Venho trazer aqui, dois momentos religiosos e musicais distintos que permeiam há séculos as tradições vilaboenses. Não importa que seja no Alto Santana ou na igreja São Francisco. Todas as manifestações culturais possuem seu devido valor.

De todas as manifestações humanas, o sagrado que o homem constrói representa a sua fé. A memória musical religiosa no seu caráter sagrado sempre nos coloca nos limites da existência e morte. São músicas, cânticos que entoam esses limites. Os sons que ouvimos desde criança passam a compor nossa vida pelas lembranças dessas melodias e letras, e essa música encanta, embala, consola, encoraja, fortifica, entristece, acalenta, transforma, porque foi concebida dentro de uma atmosfera sagrada e solene no seu mais puro aspecto. O compasso cantado, muitas vezes, é o mesmo do ritmo das batidas do nosso coração. O mesmo da natureza manifestada na presença dos deuses nos homens e nos animais, como o andar da capivara, onça, tatu, lobo-guará…

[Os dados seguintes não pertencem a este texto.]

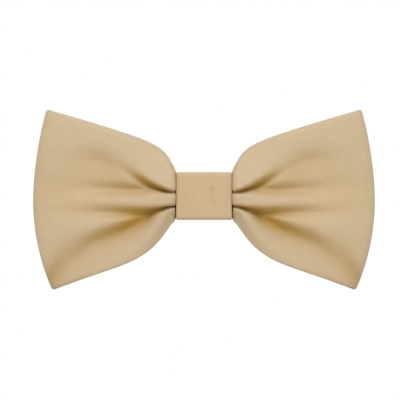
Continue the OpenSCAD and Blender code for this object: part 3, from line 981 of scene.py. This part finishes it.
def refinish(node, material):
    """Gives a carried node one material in place of its own."""
    slots = frame["nodes"][node].data.materials
    slots.clear()
    slots.append(material)


refinish("clip_base", clip_nickel)
refinish("clip_lever", clip_nickel)
refinish("clip_pin", pin_steel)

# ---------------------------------------------------------------- Clip spring
# A torsion spring of 0.5 mm spring wire: five and a half turns round the pin, one leg flat on
# the base's tail and the other bent back along the lever's tail.
hinge = np.array(frame["record"]["behaviour"]["joints"][0]["pos_m"]) / MM
wire_r = 0.25
coil_r = 1.30
coil_turns = 5.5
coil_pitch = 0.53
leg_length = 8.0
leg_gap = 0.1                      # between a leg's first point and the coil's end
bend_run = 1.6
bend_length = 1.0
tail_angle = math.radians(25)


def spring_path():
    """The wire's middle line: a straight leg, a helix of 5.5 turns that starts in front of the
    pin and ends behind it, and a leg that bends back by the tail's angle, rounded over 1 mm."""
    turn = np.linspace(0, 1, 221)
    angle = math.radians(270) + 2 * math.pi * coil_turns * turn
    coil = np.stack([coil_r * np.cos(angle), coil_r * np.sin(angle),
                     (turn - 0.5) * coil_turns * coil_pitch], axis=1)
    back = np.linspace(leg_length, leg_gap, 20)[:, None]
    first_leg = coil[0] - back * [1, 0, 0]
    run = np.linspace(leg_gap, leg_length, 60)
    lean = tail_angle * ease((run - bend_run + bend_length / 2) / bend_length)
    step = np.diff(run, prepend=0)
    last_leg = coil[-1] + np.stack([-np.cumsum(step * np.cos(lean)),
                                    np.cumsum(step * np.sin(lean)), 0 * run], axis=1)
    return (np.concatenate([first_leg, coil, last_leg]) + hinge)[None]


along_pin = np.array([0, 0, 1.0])
spring_points, spring_faces, spring_uv = swept_thread(spring_path(), wire_r, 16, along_pin)
spring = make_piece("clip_spring_wire", spring_points, spring_faces, spring_uv)
drawn_wire = plated("drawn_wire", bright=(0.60, 0.60, 0.61, 1), dull=(0.42, 0.42, 0.43, 1),
                    low_rough=0.26, high_rough=0.46, depth=0.5)
spring.data.materials.append(drawn_wire)
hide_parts("clip_spring")
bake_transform(spring)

O processo civilizatório e, consequentemente, cultural, se apresenta em diversas formas: nas crenças, nos hábitos alimentares, na linguística e no sistema organizacional das comunidades, até chegarmos às manifestações culturais que são tão efervescentes na Cidade de Goiás, e merecem todo apoio, em todas as suas diversidades. O processo histórico e os aspectos físico-geográficos de uma região são fatores que influenciam aquela comunidade ali inserida na adoção de vivências que a diferenciam de grupos sociais que habitam outras regiões. Entretanto, é importante lembrar que os hábitos e atitudes típicos de um povo evoluem no tempo e no espaço, e podem também sofrer de transculturação. Assim, mesmo tendo um mosaico de diferentes culturas e várias manifestações, as pessoas que saem de sua comunidade em busca de trabalho ou estudo em outros lugares, levam consigo suas vivências individuais e coletivas para o novo destino, e ali se reagrupam sem perder a sua identidade cultural.

A música é o elo que deixa livre a criação das letras nas várias manifestações religiosas, sem que percam sua unidade, seu início. A música articula uma memória que não é apenas uma memória retrospectiva. Ela é uma memória no sentido de ter configurado algo como um acontecimento histórico. A música é articuladora do ser da manifestação religiosa porque ela não é mediadora, e sim manifestadora. A memória traz à tona a tradição, a herança cultural. Ela vive existindo no próprio ser humano.
Que a Cidade de Goiás continue assim, produzindo, criando, recriando, se organizando e compondo em seus diversos bairros, sua identidade cultural.